事实上,各个阵营的政客都被这些自负满满、言辞凶悍、富可敌国的金融国王弄得不知所措。这些人为政党提供资金,举办最好的派对,就如同带有浪漫色彩的枭雄一样,受到那些外省大学讲师或是在慈善组织与工会中从事卑微工作出身的政客的仰视,乃至遵从。马修·弗罗伊德(Matthew Freud)在科茨沃尔德举办的派对十分有名,在他这样的“斯文加利式人物”的推动下,大型公关公司在同一时期也得以发展壮大。这些公司使得商界与政界的关系愈发紧密。这种现象同样是布莱尔政府的遗产。追随着奈杰尔·劳森的“金融大爆炸”政策,布莱尔并未从结构或道德方面对金融巨头发起挑战。或许和绝大多数政客一样,他也并不清楚金融界到底发生了些什么。此外可以确定的是,和其他工党政客一样,他也十分享受经济增长带来的丰硕且美味的成果:在漫长的经济繁荣期,大笔税款涌入国库,使得执政时的工党能够无所顾忌地尽情开销。但事实表明,这实际上是一枚巨大而危险的糖衣炮弹,还包裹着一张印有讽刺笑脸的包装纸。

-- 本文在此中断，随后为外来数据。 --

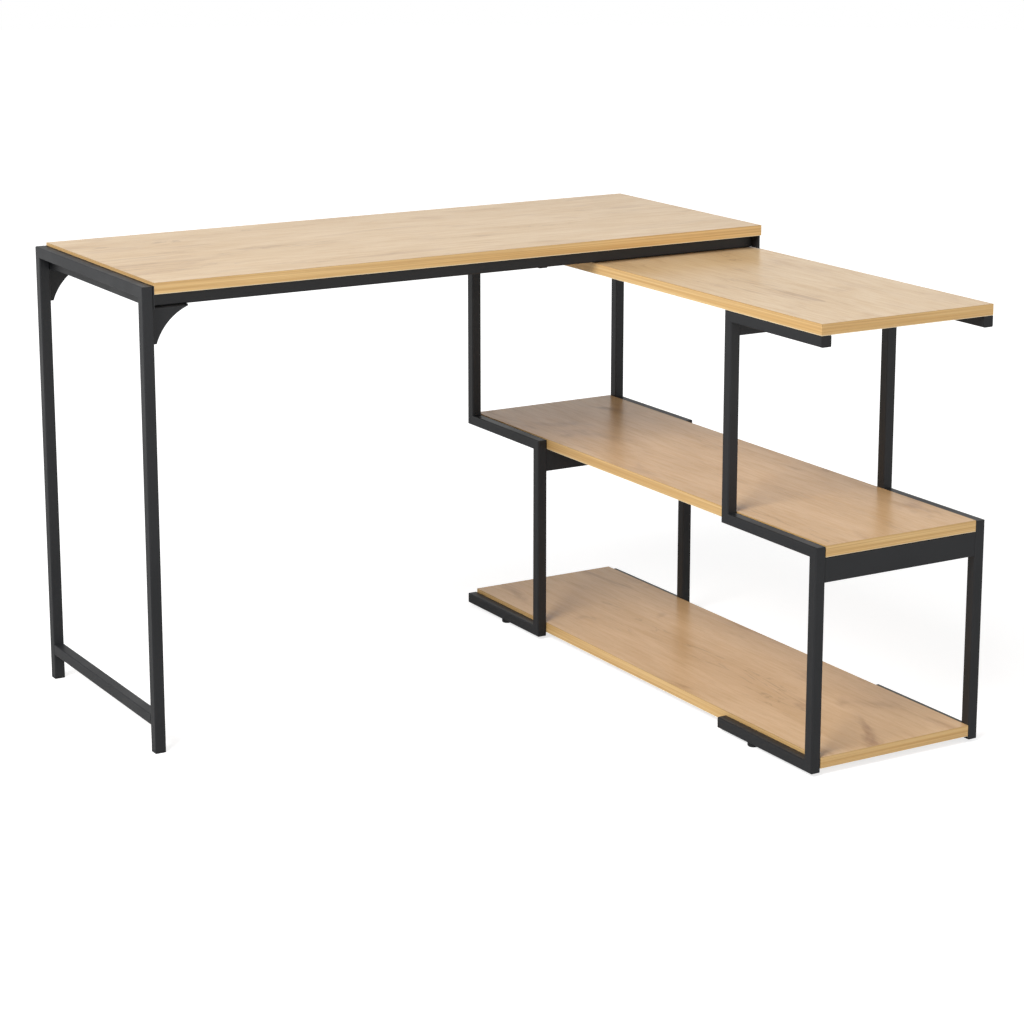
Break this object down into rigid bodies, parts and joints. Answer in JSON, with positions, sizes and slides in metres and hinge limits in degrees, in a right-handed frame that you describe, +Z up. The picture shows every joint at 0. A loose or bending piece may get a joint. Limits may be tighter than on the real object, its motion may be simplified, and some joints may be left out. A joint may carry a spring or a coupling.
{
  "type": "corner desk",
  "caption": "Corner desk with oak-look boards and a dark steel frame; the desk wing turns on a pivot over a long open stepped shelf unit.",
  "frame": {"origin": "on the floor, at the middle of the object's outer box in plan", "axes": "+X along the desk wing from its legs to the shelf unit, +Y away from the person at the desk, +Z up"},
  "size_m": [1.15, 1.06, 0.75],
  "materials": {
    "oak_laminate": "satin oak laminate",
    "oak_edge_band": "satin oak edge band",
    "powder_coated_steel": "matt anthracite powder coat",
    "black_plastic": "matt moulded",
    "white_nylon": "turned nylon",
    "zinc_plated_steel": "bright zinc"
  },
  "bodies": {
    "shelf_unit": {"back_bottom_bar": "powder_coated_steel", "back_middle_plate": "powder_coated_steel", "back_top_plate": "powder_coated_steel", "backing_plate": "powder_coated_steel", "backing_screw_1": "zinc_plated_steel", "backing_screw_2": "zinc_plated_steel", "backing_screw_3": "zinc_plated_steel", "backing_screw_4": "zinc_plated_steel", "bottom_shelf_board": "oak_laminate", "bottom_shelf_edge_band": "oak_edge_band", "far_back_bottom_plug": "black_plastic", "far_back_glide": "black_plastic", "far_back_step_frame": "powder_coated_steel", "far_back_top_plug": "black_plastic", "far_front_bottom_plug": "black_plastic", "far_front_glide": "black_plastic", "far_front_step_frame": "powder_coated_steel", "far_front_top_plug": "black_plastic", "front_bottom_bar": "powder_coated_steel", "front_middle_plate": "powder_coated_steel", "front_top_plate": "powder_coated_steel", "middle_shelf_board": "oak_laminate", "middle_shelf_edge_band": "oak_edge_band", "near_back_bottom_plug": "black_plastic", "near_back_glide": "black_plastic", "near_back_step_frame": "powder_coated_steel", "near_back_top_plug": "black_plastic", "near_front_bottom_plug": "black_plastic", "near_front_glide": "black_plastic", "near_front_step_frame": "powder_coated_steel", "near_front_top_plug": "black_plastic", "pivot_bush": "white_nylon", "top_shelf_board": "oak_laminate", "top_shelf_edge_band": "oak_edge_band", "turning_disc": "white_nylon"},
    "desk_wing": {"back_bracket_bolt": "zinc_plated_steel", "back_foot_plug": "black_plastic", "back_gusset": "powder_coated_steel", "back_leg": "powder_coated_steel", "back_rail": "powder_coated_steel", "desk_board": "oak_laminate", "desk_board_screw_1": "zinc_plated_steel", "desk_board_screw_2": "zinc_plated_steel", "desk_board_screw_3": "zinc_plated_steel", "desk_board_screw_4": "zinc_plated_steel", "desk_edge_band": "oak_edge_band", "end_plate": "powder_coated_steel", "front_bracket_bolt": "zinc_plated_steel", "front_foot_plug": "black_plastic", "front_gusset": "powder_coated_steel", "front_leg": "powder_coated_steel", "front_rail": "powder_coated_steel", "joining_plate": "powder_coated_steel", "leg_end_rail": "powder_coated_steel", "leg_stretcher": "powder_coated_steel", "pivot_bolt": "zinc_plated_steel", "pivot_channel": "powder_coated_steel", "pivot_nut": "zinc_plated_steel", "pivot_washer": "zinc_plated_steel"}
  },
  "joints": [
    {"name": "wing_pivot", "type": "hinge", "parent": "shelf_unit", "child": "desk_wing", "pos_m": [0.411, 0.305, 0.709], "axis": [0, 0, 1], "continuous": true}
  ]
}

这些问题被留给了布朗;当然,曾担任财政大臣的他对于监管不足的确难辞其咎。在采访中他一再受到责难,但总是否认这一切应归咎于自己(这种说法倒是的确有些道理),还指出正是自己的当机立断才使得局势稳定下来。他从未给予自己的朋友达林足够的赞誉——然而,政治就是这样。